» **GIVEN INFORMATION**

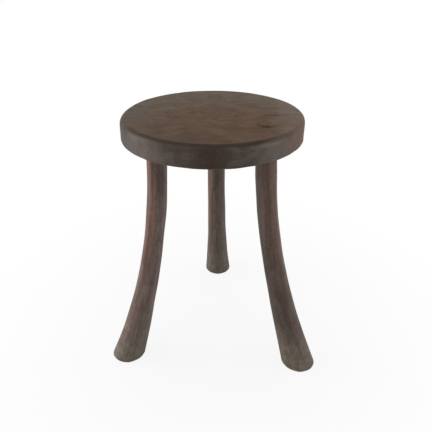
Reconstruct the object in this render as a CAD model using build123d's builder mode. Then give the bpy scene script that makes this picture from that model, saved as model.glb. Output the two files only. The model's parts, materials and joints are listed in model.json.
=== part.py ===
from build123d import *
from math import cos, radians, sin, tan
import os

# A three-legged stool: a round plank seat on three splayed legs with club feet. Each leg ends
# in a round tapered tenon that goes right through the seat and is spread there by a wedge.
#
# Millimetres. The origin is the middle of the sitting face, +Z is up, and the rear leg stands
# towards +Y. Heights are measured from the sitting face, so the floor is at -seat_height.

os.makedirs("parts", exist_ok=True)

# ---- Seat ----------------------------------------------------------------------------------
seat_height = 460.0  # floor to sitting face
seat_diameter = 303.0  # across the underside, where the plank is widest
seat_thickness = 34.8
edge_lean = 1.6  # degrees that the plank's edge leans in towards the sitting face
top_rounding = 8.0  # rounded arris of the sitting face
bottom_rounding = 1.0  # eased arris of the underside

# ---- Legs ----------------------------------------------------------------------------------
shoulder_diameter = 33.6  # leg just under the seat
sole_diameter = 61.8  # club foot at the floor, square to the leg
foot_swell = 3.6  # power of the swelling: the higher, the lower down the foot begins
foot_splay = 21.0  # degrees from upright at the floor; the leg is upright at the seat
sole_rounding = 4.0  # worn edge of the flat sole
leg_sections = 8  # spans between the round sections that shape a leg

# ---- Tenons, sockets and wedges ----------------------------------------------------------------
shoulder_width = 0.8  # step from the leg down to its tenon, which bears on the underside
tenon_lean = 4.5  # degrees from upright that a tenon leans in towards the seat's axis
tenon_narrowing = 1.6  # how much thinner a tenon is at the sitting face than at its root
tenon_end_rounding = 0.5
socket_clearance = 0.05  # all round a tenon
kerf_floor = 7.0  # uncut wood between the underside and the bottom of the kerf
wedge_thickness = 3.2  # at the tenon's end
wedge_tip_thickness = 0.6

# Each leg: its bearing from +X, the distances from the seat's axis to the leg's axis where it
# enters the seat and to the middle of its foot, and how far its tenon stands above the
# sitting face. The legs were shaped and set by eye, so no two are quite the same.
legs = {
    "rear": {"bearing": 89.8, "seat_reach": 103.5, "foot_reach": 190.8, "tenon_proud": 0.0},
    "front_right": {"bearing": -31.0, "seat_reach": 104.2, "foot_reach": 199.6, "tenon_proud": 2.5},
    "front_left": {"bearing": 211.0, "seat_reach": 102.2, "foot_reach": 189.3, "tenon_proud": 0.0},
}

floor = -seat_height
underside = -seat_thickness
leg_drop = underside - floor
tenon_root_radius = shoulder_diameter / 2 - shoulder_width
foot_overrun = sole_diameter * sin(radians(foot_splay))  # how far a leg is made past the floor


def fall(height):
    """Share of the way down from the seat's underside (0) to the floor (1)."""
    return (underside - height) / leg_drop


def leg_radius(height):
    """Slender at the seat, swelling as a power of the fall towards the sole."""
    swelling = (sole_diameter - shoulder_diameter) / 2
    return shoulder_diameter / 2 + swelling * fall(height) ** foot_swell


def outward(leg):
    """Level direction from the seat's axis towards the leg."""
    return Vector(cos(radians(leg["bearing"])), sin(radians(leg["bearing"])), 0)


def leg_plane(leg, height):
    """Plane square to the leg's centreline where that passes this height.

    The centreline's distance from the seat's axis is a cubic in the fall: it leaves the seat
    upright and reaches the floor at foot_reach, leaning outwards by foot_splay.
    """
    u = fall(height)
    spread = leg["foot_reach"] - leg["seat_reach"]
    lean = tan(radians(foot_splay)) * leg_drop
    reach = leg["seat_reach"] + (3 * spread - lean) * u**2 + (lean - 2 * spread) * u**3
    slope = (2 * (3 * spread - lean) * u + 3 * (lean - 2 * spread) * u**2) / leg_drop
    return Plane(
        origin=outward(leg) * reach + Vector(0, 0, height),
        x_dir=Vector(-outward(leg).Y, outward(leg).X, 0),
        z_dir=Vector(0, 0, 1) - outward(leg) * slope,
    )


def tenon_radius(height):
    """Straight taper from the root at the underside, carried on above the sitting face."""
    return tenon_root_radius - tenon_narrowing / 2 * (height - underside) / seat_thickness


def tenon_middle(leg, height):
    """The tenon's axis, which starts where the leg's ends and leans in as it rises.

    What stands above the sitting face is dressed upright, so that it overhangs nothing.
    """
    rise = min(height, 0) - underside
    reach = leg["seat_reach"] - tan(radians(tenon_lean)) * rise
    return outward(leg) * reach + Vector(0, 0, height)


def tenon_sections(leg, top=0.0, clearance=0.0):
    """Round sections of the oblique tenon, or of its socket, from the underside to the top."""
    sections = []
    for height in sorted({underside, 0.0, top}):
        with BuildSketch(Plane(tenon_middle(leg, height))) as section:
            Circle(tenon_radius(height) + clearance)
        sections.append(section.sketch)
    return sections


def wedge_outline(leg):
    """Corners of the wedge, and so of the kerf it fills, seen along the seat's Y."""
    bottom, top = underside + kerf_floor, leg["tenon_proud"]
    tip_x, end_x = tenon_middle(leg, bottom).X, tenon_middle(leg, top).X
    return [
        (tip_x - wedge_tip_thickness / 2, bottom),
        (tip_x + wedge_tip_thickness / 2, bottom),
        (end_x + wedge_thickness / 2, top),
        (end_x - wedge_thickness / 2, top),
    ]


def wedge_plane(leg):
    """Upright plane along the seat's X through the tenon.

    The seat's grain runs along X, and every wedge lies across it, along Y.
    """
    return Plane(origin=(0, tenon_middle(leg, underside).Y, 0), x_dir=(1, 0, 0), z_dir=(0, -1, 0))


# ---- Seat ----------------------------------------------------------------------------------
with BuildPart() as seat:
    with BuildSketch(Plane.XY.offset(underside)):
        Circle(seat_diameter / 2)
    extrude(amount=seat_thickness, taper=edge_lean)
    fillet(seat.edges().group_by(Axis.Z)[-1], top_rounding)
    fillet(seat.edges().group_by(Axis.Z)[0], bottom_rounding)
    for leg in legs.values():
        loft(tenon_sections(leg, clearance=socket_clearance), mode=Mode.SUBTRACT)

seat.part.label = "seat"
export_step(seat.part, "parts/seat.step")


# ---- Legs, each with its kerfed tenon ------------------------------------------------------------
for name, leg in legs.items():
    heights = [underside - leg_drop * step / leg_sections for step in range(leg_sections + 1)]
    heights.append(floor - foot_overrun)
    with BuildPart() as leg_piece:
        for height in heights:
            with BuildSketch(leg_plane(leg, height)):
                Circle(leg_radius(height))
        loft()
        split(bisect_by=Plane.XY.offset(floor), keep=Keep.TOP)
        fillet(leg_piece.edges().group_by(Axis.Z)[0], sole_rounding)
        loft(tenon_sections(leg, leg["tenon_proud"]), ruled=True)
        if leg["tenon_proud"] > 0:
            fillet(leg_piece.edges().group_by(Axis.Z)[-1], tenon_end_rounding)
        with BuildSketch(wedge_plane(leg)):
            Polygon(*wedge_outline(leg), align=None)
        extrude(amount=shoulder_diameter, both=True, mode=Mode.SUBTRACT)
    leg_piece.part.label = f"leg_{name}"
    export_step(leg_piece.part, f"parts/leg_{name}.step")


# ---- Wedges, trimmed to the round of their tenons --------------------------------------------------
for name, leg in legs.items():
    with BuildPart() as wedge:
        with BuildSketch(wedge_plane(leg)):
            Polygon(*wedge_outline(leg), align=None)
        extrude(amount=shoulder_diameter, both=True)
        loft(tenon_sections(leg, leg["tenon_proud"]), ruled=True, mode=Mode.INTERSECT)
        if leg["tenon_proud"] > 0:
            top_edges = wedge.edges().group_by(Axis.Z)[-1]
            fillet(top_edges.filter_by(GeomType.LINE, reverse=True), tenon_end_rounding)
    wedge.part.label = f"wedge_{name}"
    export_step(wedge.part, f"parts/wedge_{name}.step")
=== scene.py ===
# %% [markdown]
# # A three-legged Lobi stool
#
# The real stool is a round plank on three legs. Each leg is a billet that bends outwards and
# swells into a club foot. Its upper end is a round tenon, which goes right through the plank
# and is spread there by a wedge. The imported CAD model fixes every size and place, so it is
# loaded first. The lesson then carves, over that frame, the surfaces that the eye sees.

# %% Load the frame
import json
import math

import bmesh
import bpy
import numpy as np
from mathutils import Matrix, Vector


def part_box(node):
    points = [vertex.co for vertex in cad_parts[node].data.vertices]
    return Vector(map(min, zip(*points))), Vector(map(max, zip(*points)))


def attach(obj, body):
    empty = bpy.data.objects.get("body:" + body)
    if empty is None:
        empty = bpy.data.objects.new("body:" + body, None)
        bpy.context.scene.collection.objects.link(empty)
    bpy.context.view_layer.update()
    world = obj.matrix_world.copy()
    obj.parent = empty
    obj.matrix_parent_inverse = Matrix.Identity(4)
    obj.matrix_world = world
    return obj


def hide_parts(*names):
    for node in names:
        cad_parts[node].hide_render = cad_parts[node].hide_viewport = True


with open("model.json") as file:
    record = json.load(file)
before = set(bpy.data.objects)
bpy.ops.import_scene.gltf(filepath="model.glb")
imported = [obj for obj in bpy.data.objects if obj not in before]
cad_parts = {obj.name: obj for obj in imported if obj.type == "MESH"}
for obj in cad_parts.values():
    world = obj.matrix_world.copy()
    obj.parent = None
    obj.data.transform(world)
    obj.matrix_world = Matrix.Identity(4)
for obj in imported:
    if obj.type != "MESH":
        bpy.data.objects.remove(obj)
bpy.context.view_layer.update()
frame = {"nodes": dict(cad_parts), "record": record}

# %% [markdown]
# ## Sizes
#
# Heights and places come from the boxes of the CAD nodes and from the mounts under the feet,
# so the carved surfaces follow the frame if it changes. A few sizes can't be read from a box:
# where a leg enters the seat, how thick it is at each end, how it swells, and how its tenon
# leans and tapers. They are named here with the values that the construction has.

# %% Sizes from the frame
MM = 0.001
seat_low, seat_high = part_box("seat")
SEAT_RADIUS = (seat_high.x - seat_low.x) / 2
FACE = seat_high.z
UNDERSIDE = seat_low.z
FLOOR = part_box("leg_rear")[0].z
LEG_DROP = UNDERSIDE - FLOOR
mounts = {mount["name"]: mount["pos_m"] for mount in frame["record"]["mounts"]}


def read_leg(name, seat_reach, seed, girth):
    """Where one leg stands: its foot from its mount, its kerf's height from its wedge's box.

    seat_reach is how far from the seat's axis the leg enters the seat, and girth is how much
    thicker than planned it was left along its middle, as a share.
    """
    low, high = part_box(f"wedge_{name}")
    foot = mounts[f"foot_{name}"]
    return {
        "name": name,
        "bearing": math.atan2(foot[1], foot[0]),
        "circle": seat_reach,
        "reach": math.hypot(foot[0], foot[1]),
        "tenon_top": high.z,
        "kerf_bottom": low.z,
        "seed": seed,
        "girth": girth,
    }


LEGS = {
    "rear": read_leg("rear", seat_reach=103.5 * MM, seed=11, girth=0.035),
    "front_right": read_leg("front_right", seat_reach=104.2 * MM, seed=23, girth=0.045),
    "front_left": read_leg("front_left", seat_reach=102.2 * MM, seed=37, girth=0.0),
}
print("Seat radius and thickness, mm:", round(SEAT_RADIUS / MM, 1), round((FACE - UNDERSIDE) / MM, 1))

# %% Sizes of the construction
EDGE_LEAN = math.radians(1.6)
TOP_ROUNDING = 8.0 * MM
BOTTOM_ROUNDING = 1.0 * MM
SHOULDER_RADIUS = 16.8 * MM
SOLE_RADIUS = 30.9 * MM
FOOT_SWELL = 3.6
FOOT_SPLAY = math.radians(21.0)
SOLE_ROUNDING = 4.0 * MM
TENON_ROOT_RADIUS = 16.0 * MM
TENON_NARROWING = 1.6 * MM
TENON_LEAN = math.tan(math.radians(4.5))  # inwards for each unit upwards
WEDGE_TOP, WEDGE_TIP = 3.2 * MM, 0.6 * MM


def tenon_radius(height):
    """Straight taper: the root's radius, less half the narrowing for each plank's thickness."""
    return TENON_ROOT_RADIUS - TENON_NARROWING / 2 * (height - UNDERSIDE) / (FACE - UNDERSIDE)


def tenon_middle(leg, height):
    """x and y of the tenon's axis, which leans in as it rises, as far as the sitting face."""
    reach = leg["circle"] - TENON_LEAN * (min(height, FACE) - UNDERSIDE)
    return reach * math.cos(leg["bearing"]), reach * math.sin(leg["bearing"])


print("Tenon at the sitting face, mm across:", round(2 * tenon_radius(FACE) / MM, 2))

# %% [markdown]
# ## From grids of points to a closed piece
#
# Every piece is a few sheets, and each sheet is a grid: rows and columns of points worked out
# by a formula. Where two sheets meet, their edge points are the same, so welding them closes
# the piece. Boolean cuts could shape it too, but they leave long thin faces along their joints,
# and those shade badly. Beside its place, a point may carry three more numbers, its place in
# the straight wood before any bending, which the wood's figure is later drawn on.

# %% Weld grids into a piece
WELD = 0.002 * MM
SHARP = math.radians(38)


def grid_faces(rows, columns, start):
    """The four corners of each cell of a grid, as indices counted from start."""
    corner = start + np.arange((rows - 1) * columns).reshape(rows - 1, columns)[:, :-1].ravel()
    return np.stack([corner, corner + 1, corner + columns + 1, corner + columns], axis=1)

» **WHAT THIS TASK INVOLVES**
Extract exactly the run of lines beginning at the line with "# ---- Wedges, trimmed" and ending at the line with "# loaded first.", including both ends and nothing beyond them.

» **EXPECTED ANSWER**
# ---- Wedges, trimmed to the round of their tenons --------------------------------------------------
for name, leg in legs.items():
    with BuildPart() as wedge:
        with BuildSketch(wedge_plane(leg)):
            Polygon(*wedge_outline(leg), align=None)
        extrude(amount=shoulder_diameter, both=True)
        loft(tenon_sections(leg, leg["tenon_proud"]), ruled=True, mode=Mode.INTERSECT)
        if leg["tenon_proud"] > 0:
            top_edges = wedge.edges().group_by(Axis.Z)[-1]
            fillet(top_edges.filter_by(GeomType.LINE, reverse=True), tenon_end_rounding)
    wedge.part.label = f"wedge_{name}"
    export_step(wedge.part, f"parts/wedge_{name}.step")
=== scene.py ===
# %% [markdown]
# # A three-legged Lobi stool
#
# The real stool is a round plank on three legs. Each leg is a billet that bends outwards and
# swells into a club foot. Its upper end is a round tenon, which goes right through the plank
# and is spread there by a wedge. The imported CAD model fixes every size and place, so it is
# loaded first. The lesson then carves, over that frame, the surfaces that the eye sees.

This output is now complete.